By analogy, just as machine learning evolved into deep learning with the emergence of new computational capabilities, with the theoretical availability of Noisy Intermediate-Scale Quantum (NISQ) processors, a second generation of QML has emerged based on heuristic methods that can be studied empirically due to the increased computational capabilities of quantum systems. These are algorithms using parameterized quantum transformations called parameterized quantum circuits (PQCs) or quantum neural networks (QNNs). As in classical deep learning, the parameters of PQCs/QNNs are optimised against a cost function using black-box optimization heuristics or gradient-based methods to learn representations of the training data.

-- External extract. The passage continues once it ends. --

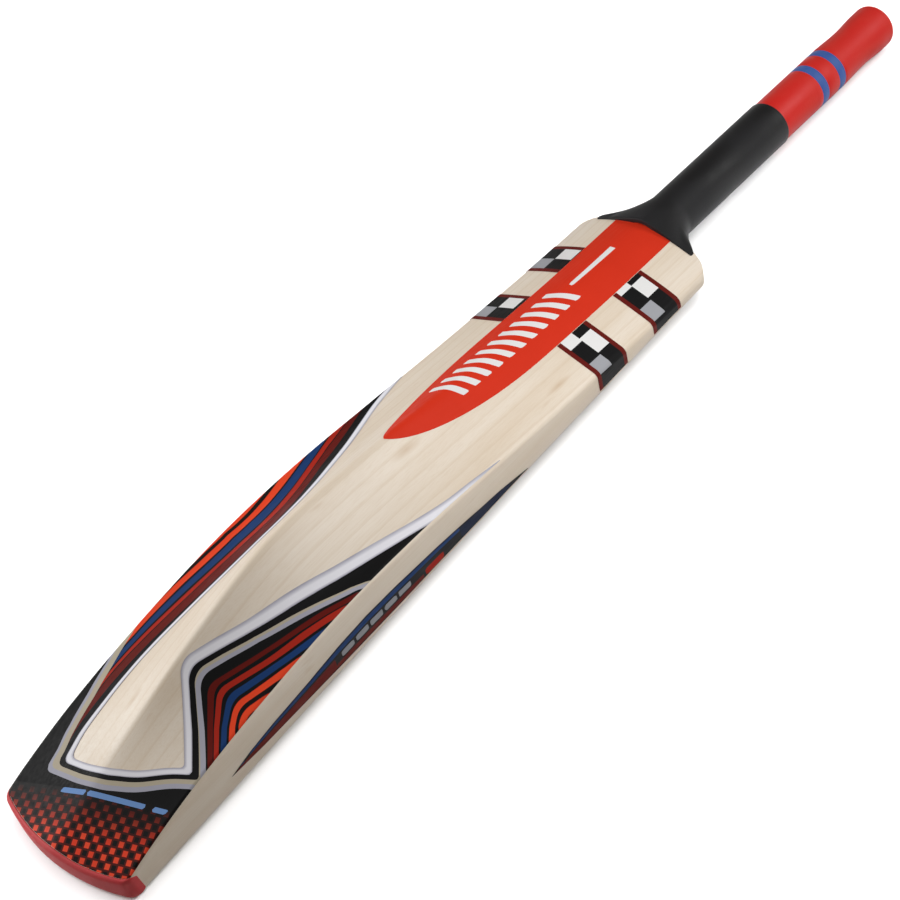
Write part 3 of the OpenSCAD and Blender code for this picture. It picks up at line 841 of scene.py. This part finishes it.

Quantum processors in the near term will still be quite small and noisy, so distinguishing and generalising quantum data will not be possible using quantum processors alone, so NISQ processors will have to work with classical coprocessors to become effective.
Abstract pipeline for inference and training of a hybrid classical-quantum model
[https://arxiv.org/pdf/2003.02989v2.pdf]
Conclusions
Let's answer the question in the title of the article - Is Quantum Machine Learning hot or not? The possibilities opened up by the laws of quantum mechanics when used for quantum computing are extremely enticing and promising. In the context of machine learning, the acceleration of many of the algorithms of both classical machine learning and deep learning instils excitement and seems to be a technology that offsets some of the pains that existing classical solutions encounter. Unfortunately, things that are possible in theory sometimes have a technological barrier in front of them, which is especially true for quantum computing. Nevertheless, in my opinion Quantum Machine Learning is hot, and although it may seem like a distant prospect, it does not detract from its advantages and the many solutions it carries. As is often the case in life, let time tell.